There are 3 regularly available bowl coring systems, the Bowlsaver by WoodCut, the Easy-Core system by Oneway and the Centre-Saver system by McNaughton. I have used all 3 three of these and have made a view observations and developed some opinions. I’m going to list the pros and cons of each. Ready? Let’s go!
The first of these systems I used was the McNaughton. The reason I went with it was because I could buy it locally at Lee Valley Tools and it is not too expensive ($330). The biggest plus of this rig is the variety of core shapes you can take. It is very flexible. The other nice features about it are that it breaks down for easy storage and the cutting tip is really durable. The downside is the learning curve is very steep. I worked with it for a few months, studied both of the instructional dvd’s (from two different woodturners who I respect very much) and I was never happy with the results I was getting. I was wasn’t able to make the best use of the wood I had. The biggest thing against the McNaughton for me was FEAR. I dreaded using it and never got comfortable. I cannot recommend a tool that scares me, that I stopped using for safety reasons and that I returned.
Thankfully, I was able to pick up a used Bowl Saver by WoodCut off one of the internet forums. I was in bowl-coring heaven. The pluses of the WoodCut are many… It is really simple to set up and very safe to use. The knives enable the user to form nicely shaped cores and the cutting tip is really tough. It also costs under $300 making it the least expensive of the 3 systems. The downside of the WoodCut is it is a pain in the butt to store unless you take it apart and with it, you are limited to taking about a 10″ core. This is adequate for a lot of woodturners but I really wanted to go bigger so when I had an opportunity to pick up a used Oneway Easy-Core system, I jumped at it.
The Oneway Easy-Core system is easy to use and built like a tank. The knives have a great curve and produce very nice cores. The support fingers mean the knives are fully supported making for a very stable, solid tool with minimal vibration. Also, you can take cores up to around 17″ if your lathe is big enough. I see two downsides to this system. #1 is the cost. The base unit sells for about $200 and each knife/support cost between $150 and $200 depending on the size (there are 4 sizes each doing bowls approx 37mm bigger or smaller than the nominal knife size). The largest drawback of the Oneway system is the cutter. I think it is a piece of garbage. Oh, it does a nice job but it is made of terrible steel.
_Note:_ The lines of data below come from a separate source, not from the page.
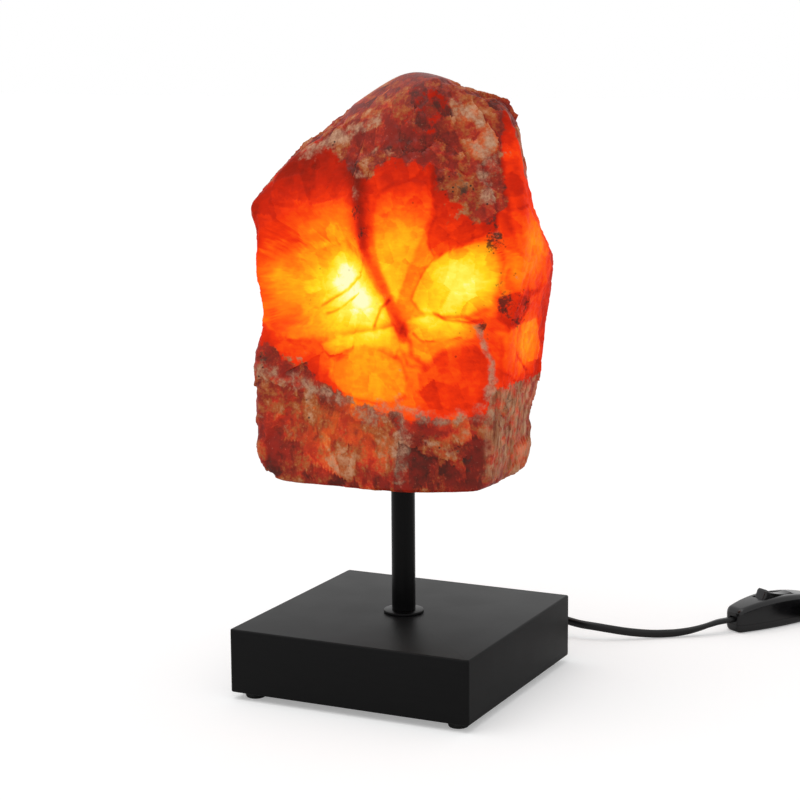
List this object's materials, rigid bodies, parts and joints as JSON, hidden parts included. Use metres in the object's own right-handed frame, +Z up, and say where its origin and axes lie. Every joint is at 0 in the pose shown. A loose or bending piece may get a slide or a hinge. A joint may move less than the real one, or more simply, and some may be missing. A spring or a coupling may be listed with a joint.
{
  "type": "aragonite lamp",
  "caption": "Table lamp: a glowing rough stone block drilled for a small bulb, on a slim black stem and a square black base, with a corded rocker switch and plug.",
  "frame": {"origin": "on the table under the stem's axis, which is the centre of the square base", "axes": "+Z up along the stem; the base's sides run along X and Y; the stone's broad lit face looks towards -Y and the cord leaves towards +Y"},
  "size_m": [0.3425, 0.326, 0.3323],
  "materials": {
    "aragonite": "rough broken stone with polished hollows, lit from within",
    "black_lacquer": "satin black lacquer",
    "black_board": "matt black fibreboard",
    "steel": "zinc plated",
    "foot_rubber": "matt",
    "black_metal": "satin black powder coat",
    "brass": "bare",
    "cork": "cork",
    "holder_black": "moulded thermoset",
    "porcelain": "glazed",
    "bulb_glass": "clear",
    "bulb_metal": "rolled",
    "black_glass": "gloss insulator with a soldered tip",
    "filament": "glowing wire",
    "wire_clear": "clear sleeve over tinned copper",
    "terminal_white": "moulded",
    "cord_black": "soft PVC",
    "switch_gloss": "polished moulding",
    "tie_black": "moulded strap",
    "plug_black": "soft moulding",
    "nickel": "nickel plated"
  },
  "bodies": {
    "root": {"base_block": "black_lacquer", "base_cover": "black_board", "cover_screws": "steel", "feet": "foot_rubber", "stem_washer": "black_metal", "stem_tube": "black_metal", "threaded_rod": "brass", "lower_washer": "steel", "lower_nut": "brass", "support_disc": "steel", "disc_pad": "cork", "lock_nut": "brass", "holder_cap": "holder_black", "holder_core": "porcelain", "holder_shell": "holder_black", "contact_sleeve": "brass", "centre_contact": "brass", "inner_wires": "wire_clear", "terminal_block": "terminal_white", "terminal_screws": "brass", "cord_gland": "cord_black", "cord_tail": "cord_black", "cord_lamp_side": "cord_black", "switch_upper_shell": "switch_gloss", "switch_lower_shell": "switch_gloss", "rocker_pin": "steel", "switch_terminals": "brass", "cord_clamps": "terminal_white", "switch_screws": "steel", "cord_switch_side": "cord_black", "cord_coil": "cord_black", "cord_tie": "tie_black", "cord_plug_side": "cord_black", "plug_body": "plug_black", "plug_relief": "plug_black", "plug_sleeves": "plug_black", "plug_pins": "nickel"},
    "stone": {"stone": "aragonite"},
    "bulb": {"bulb_glass": "bulb_glass", "bulb_cap": "bulb_metal", "bulb_contact": "black_glass", "bulb_stem": "bulb_glass", "filament": "filament"},
    "rocker": {"rocker": "switch_gloss", "contact_bridge": "brass"}
  },
  "joints": [
    {"name": "stone_lift", "type": "slide", "parent": "root", "child": "stone", "axis": [0, 0, 1], "range_m": [0, 0.122]},
    {"name": "bulb_turn", "type": "hinge", "parent": "root", "child": "bulb", "pos_m": [0, 0, 0.2], "axis": [0, 0, 1], "range_deg": [0, 1440]},
    {"name": "rocker_tilt", "type": "hinge", "parent": "root", "child": "rocker", "pos_m": [0.15336, 0.19354, 0.013], "axis": [0.848, -0.5299, 0], "range_deg": [0, 24]}
  ]
}
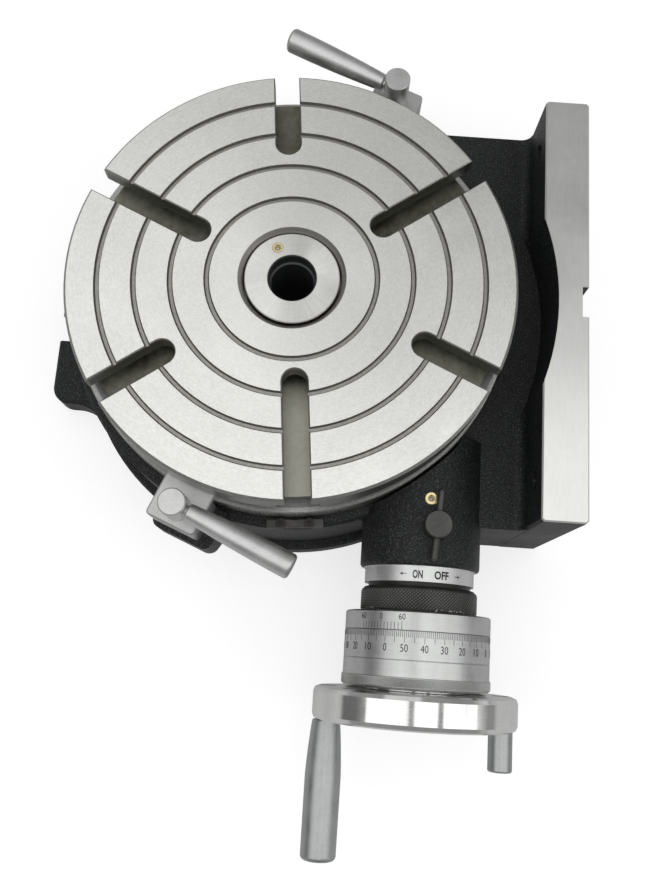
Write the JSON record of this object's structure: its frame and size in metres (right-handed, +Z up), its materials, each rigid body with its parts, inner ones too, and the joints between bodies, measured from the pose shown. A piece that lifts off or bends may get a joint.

Seriously, it needs to be sharpened after every 1 or 2 cores (depending on the size). Sharpening the cutter is easy enough but still… The frustrating this about this is that there are so many great tool steels available these days that, to me, this is an easy fix for Oneway. I hope they do it.
Here is the bottom line… I cannot recommend the McNaughton rig. It scares me worse than any tool I have ever used. The Oneway does a great job but its price makes it prohibit for a lot of folks and the cutter is garbage (replacements are around $35). That leaves the WoodCut. If I could have taken larger cores with the WoodCut, I would still be using it today. I know the company is working on a new, larger version of the Bowl Saver and when it is released, I will take a serious look at it to replace my Oneway system (unless Oneway comes up with a better cutter). In my opinion, the Woodcut Bowl Saver is the best bowl coring system available, especially if your lathe swings 16″ or less. This flies in the face of what a lot of “experts” say. That’s fine. I would rather know what works for me, in my shop.


----------



## Duncan A (5 Dec 2019)

MODS - as previous post, please remove this there are copyright issues.
Here's the meat of the other link
>>>>>>>>>>>>>>>>>>>>>>>>>>>>>>>>>>>>>>
There are 3 bowl coring systems out there, the McNaughton, the Oneway, and the Woodcut. I have all 3 and prefer the McNaughton. 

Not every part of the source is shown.